Angelique crashes the party, is further infuriated to find Barnabas romantically involved with Victoria Winters, and plots further to destroy the two lovers and the Collinses. She eventually returns to Collinwood and uses magical powers to turn the mansion itself into a weapon against its owners and inhabitants. (This, of course, echoes the way in which Angelique had surreptitiously murdered Joshua and Naomi Collins nearly 200 years before, when heavy pieces of Collinwood's stonework were supernaturally made to crash down upon the family's founding couple.)
The witch transforms the elaborate carvings in the mansion's foyer into animated beings, attacking Barnabas, Elizabeth and others. Eel-like banister decorations slither up the foyer's staircase to attack Elizabeth on the landing. Life-sized wooden Nereid carvings on the walls reach out and ensnare Barnabas to hold him back. Blood begins to cascade from the portraits as the figures therein, brought to life by Angelique's spells, laugh mockingly at the embattled Collins family. Elizabeth, trying to protect herself and others, uses a shotgun to blast some of the attacking figures, but Angelique ultimately can only be defeated by a superior supernatural force.
A fire erupts in Collinwood during this seemingly final battle between Angelique and the Collins family and begins to consume the foyer area of the mansion. Eventually Angelique is defeated, impaled upon the tentacled chandelier in the foyer, which has crashed to the floor.
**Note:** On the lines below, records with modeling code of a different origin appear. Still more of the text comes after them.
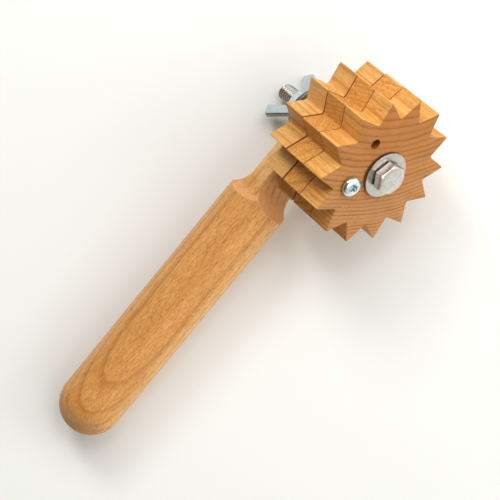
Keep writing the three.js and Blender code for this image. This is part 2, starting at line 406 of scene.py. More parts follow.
class Grain:
    # a wood's own axes: x and y in millimetres from its pith and z along its fibres, and on its rings the
    # distance from the pith and the way round, which is the angle times the middle ring's radius
    def __init__(self, wood, look):
        self.wood = wood
        self.x, self.y, self.z = wood.parts(wood.toolPlace(look["pith"], look["turn"]))
        self.distance = (self.x * self.x + self.y * self.y) ** 0.5
        self.wayRound = self.y.maths("ARCTAN2", self.x) * look["ringMiddle"]

    def drawnOut(self, sizes):
        # a place for noise: each coordinate over the size of one blob along it
        return self.wood.vector(self.x / sizes[0], self.y / sizes[1], self.z / sizes[2])

    def onRings(self, sizes):
        # the same outwards, round the ring and along the fibres
        return self.wood.vector(self.distance / sizes[0], self.wayRound / sizes[1], self.z / sizes[2])


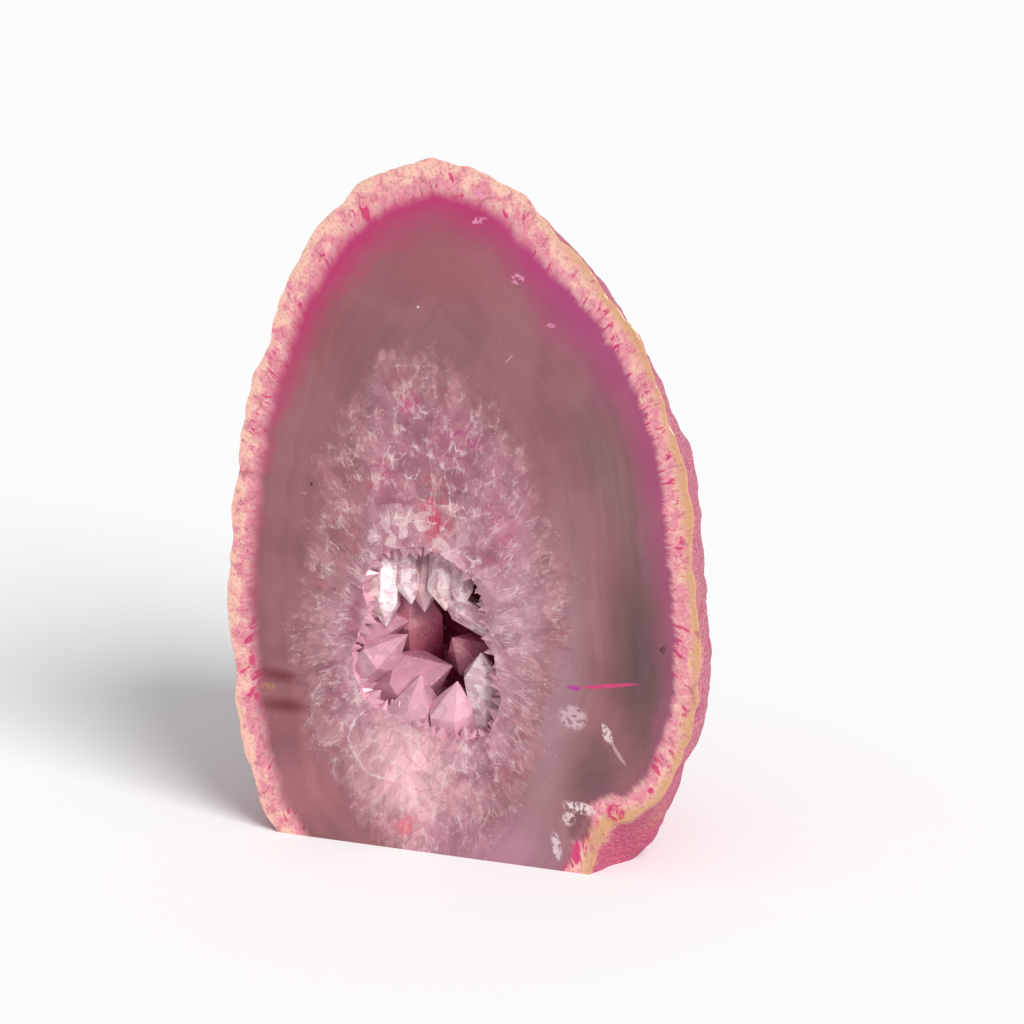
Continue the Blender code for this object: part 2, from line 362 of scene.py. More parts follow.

Angelique sinks into apparent death while collapsed against the fallen chandelier.
Despite the victory of the Collins family, the last time Collinwood is seen in the film, the mansion remains ablaze and there is no indication in the film that anyone is attempting to douse the spreading flames. (Collinsport's firefighters are shown in preceding scenes to be already occupied by another fire started by Angelique in the town below.) Most of the escaped survivors of Collinwood look on as their home is engulfed in flame, with Elizabeth vowing the family will "endure."